▸ Data section:
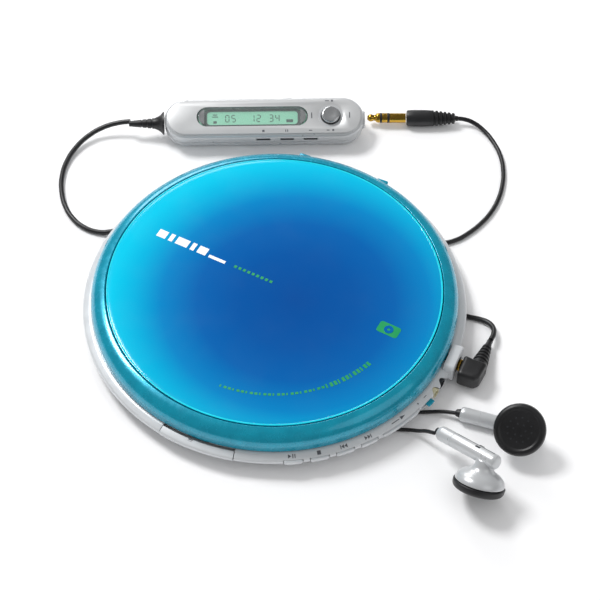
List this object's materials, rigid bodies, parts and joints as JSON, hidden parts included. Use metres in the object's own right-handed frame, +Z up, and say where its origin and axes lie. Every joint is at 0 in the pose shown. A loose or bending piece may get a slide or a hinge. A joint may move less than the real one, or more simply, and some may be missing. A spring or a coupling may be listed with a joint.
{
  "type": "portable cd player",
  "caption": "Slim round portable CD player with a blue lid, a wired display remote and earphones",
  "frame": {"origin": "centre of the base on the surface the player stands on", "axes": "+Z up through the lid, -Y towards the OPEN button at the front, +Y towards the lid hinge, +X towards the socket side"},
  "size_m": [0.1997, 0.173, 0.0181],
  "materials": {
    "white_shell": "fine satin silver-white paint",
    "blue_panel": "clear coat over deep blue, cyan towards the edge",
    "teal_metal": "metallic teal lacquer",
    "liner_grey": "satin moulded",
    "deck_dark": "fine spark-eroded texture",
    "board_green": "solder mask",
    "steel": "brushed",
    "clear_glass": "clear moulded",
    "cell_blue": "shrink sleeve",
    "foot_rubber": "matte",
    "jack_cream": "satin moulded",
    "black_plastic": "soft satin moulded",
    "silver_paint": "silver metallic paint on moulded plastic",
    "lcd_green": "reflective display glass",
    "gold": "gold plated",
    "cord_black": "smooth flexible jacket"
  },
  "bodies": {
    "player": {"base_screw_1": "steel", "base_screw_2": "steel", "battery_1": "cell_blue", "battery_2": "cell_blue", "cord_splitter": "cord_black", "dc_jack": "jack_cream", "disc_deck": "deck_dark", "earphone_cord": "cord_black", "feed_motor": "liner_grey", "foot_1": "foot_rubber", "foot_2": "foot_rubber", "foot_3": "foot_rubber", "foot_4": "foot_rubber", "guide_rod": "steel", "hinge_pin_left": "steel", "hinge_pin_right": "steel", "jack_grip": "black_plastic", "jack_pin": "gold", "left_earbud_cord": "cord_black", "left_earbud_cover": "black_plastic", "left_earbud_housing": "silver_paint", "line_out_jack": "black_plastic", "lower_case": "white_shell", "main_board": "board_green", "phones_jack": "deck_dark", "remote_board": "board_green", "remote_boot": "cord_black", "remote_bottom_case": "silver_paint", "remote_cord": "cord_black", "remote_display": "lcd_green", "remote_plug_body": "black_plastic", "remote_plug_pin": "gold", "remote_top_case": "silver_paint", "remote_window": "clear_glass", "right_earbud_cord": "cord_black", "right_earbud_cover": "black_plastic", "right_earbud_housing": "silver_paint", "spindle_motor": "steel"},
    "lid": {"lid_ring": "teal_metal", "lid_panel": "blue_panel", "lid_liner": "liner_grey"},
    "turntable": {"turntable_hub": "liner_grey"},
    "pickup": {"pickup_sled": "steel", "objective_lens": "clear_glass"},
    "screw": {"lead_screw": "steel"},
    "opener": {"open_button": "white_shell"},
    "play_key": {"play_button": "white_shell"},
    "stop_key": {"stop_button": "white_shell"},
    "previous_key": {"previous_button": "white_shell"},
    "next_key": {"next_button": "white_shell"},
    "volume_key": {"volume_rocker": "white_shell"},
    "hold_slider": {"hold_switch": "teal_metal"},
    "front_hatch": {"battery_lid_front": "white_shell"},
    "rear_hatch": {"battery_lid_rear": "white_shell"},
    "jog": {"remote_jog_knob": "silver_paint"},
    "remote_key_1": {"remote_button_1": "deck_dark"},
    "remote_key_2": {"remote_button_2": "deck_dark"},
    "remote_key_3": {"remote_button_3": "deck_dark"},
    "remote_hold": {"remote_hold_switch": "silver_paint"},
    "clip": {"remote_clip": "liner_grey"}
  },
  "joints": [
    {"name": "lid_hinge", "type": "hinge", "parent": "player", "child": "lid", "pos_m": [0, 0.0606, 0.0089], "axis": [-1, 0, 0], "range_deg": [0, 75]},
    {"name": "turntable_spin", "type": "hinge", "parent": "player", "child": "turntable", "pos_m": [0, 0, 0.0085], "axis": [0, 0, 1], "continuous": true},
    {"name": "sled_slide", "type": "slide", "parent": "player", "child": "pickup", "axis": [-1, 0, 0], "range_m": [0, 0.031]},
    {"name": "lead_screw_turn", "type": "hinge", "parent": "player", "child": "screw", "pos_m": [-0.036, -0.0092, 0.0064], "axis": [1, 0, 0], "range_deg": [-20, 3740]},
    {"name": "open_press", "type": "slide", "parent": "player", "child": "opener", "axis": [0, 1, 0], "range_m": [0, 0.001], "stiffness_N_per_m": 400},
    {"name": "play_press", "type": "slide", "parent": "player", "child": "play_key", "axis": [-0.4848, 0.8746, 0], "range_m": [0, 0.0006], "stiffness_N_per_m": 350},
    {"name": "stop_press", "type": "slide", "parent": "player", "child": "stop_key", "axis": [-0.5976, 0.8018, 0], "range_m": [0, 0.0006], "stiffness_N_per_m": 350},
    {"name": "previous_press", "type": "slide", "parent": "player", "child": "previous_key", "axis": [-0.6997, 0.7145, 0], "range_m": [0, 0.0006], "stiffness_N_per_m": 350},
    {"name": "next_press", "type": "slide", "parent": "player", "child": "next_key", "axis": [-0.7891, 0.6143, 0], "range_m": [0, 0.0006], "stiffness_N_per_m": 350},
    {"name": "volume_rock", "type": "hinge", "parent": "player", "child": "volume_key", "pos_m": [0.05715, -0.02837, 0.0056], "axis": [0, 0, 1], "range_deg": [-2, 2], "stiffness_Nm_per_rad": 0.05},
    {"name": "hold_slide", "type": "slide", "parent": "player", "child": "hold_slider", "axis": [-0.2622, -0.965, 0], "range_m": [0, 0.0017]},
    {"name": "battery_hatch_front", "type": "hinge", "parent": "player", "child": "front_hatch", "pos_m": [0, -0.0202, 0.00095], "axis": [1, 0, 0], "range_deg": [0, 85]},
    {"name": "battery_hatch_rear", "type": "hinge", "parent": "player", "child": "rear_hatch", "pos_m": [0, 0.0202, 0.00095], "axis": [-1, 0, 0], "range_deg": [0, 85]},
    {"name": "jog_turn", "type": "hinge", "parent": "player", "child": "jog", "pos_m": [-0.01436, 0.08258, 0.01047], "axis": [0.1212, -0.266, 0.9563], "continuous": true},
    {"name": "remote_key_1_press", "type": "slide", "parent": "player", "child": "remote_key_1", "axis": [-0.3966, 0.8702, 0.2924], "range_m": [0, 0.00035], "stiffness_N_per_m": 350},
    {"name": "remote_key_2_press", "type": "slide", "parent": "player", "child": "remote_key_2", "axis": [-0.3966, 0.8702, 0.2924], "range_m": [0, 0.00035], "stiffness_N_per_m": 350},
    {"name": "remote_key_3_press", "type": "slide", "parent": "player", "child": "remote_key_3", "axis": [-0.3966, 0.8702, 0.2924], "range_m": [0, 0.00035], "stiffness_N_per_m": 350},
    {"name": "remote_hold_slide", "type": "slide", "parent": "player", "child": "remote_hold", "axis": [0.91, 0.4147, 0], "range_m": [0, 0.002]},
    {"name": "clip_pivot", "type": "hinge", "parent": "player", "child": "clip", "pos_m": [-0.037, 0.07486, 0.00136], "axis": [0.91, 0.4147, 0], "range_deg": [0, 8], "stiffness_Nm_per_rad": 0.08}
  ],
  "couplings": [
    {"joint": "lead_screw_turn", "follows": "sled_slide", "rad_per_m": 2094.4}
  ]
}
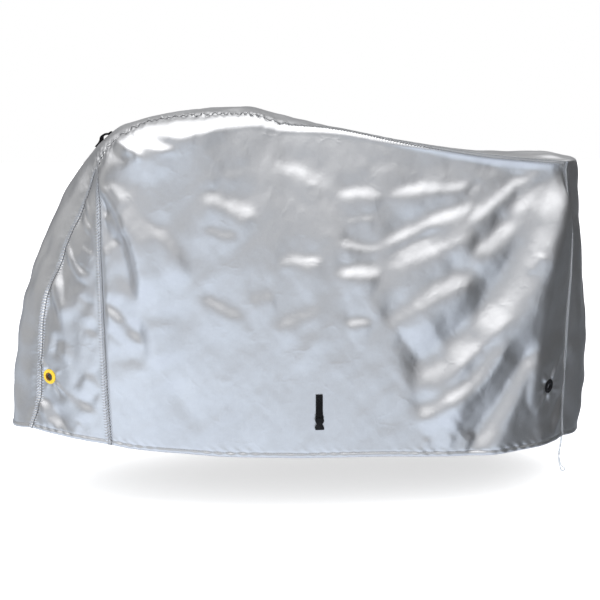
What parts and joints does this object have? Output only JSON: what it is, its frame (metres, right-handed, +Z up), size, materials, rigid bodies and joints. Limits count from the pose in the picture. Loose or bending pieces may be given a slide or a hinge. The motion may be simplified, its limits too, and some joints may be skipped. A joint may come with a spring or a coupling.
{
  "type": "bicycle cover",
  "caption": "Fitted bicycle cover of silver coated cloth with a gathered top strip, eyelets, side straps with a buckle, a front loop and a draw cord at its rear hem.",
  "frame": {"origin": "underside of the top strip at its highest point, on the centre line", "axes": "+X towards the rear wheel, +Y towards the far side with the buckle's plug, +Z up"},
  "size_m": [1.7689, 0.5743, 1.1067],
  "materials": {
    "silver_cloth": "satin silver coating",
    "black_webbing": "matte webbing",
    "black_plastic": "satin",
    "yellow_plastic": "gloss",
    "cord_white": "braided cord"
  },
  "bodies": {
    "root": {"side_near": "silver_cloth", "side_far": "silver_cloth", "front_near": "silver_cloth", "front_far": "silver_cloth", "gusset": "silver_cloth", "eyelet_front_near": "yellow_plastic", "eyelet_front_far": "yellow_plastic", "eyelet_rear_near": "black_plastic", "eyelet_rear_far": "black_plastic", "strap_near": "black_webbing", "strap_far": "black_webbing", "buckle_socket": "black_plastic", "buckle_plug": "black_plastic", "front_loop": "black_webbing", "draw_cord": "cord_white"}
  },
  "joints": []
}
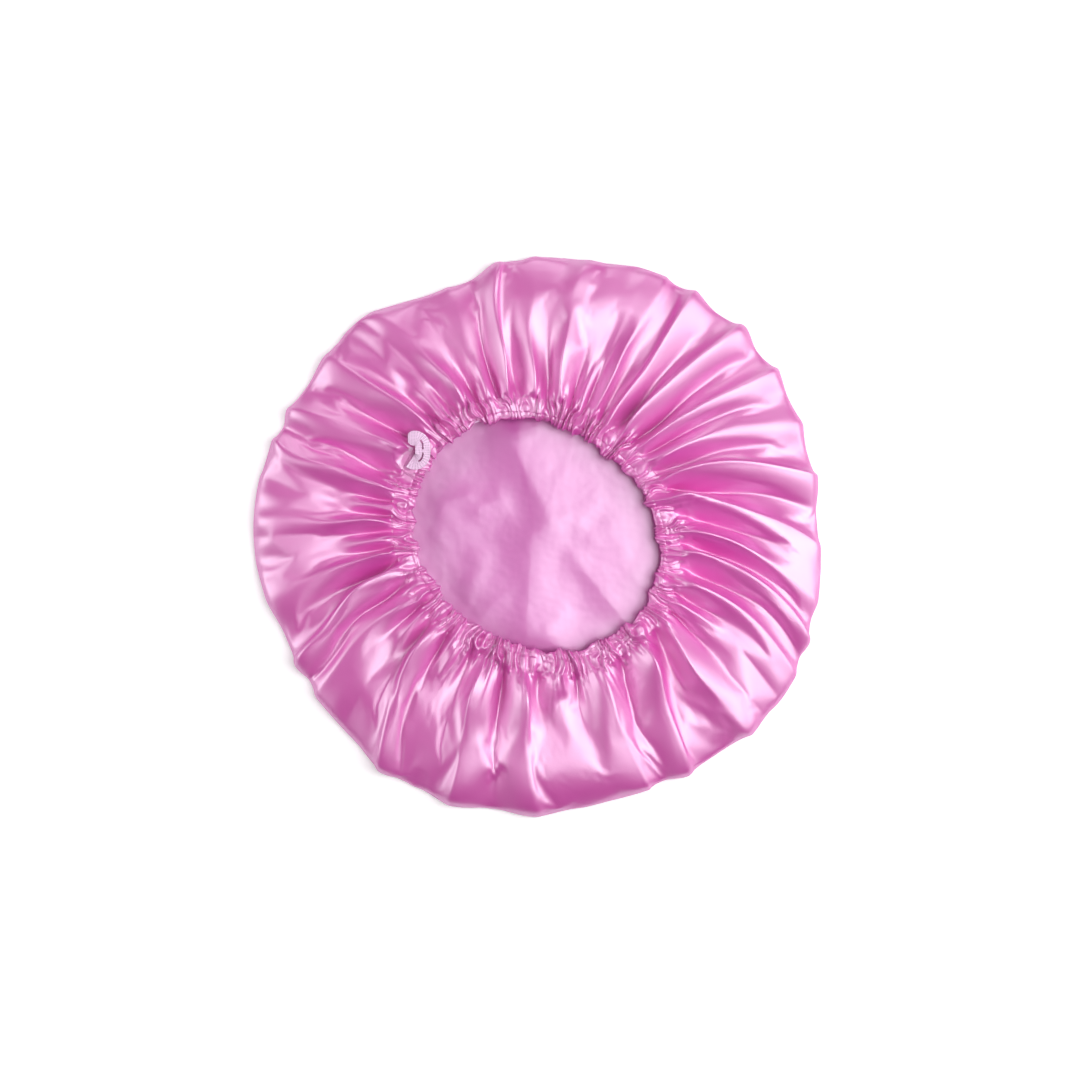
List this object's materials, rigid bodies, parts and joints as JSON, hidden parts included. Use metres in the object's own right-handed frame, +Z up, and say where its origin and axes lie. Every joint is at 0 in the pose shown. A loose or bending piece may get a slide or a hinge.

▸ What you will do:
Find all lines where the word "axes" appears. Copy them.

▸ The answer:
List this object's materials, rigid bodies, parts and joints as JSON, hidden parts included. Use metres in the object's own right-handed frame, +Z up, and say where its origin and axes lie. Every joint is at 0 in the pose shown. A loose or bending piece may get a slide or a hinge. A joint may move less than the real one, or more simply, and some may be missing. A spring or a coupling may be listed with a joint.
  "frame": {"origin": "centre of the base on the surface the player stands on", "axes": "+Z up through the lid, -Y towards the OPEN button at the front, +Y towards the lid hinge, +X towards the socket side"},
  "frame": {"origin": "underside of the top strip at its highest point, on the centre line", "axes": "+X towards the rear wheel, +Y towards the far side with the buckle's plug, +Z up"},
List this object's materials, rigid bodies, parts and joints as JSON, hidden parts included. Use metres in the object's own right-handed frame, +Z up, and say where its origin and axes lie. Every joint is at 0 in the pose shown. A loose or bending piece may get a slide or a hinge.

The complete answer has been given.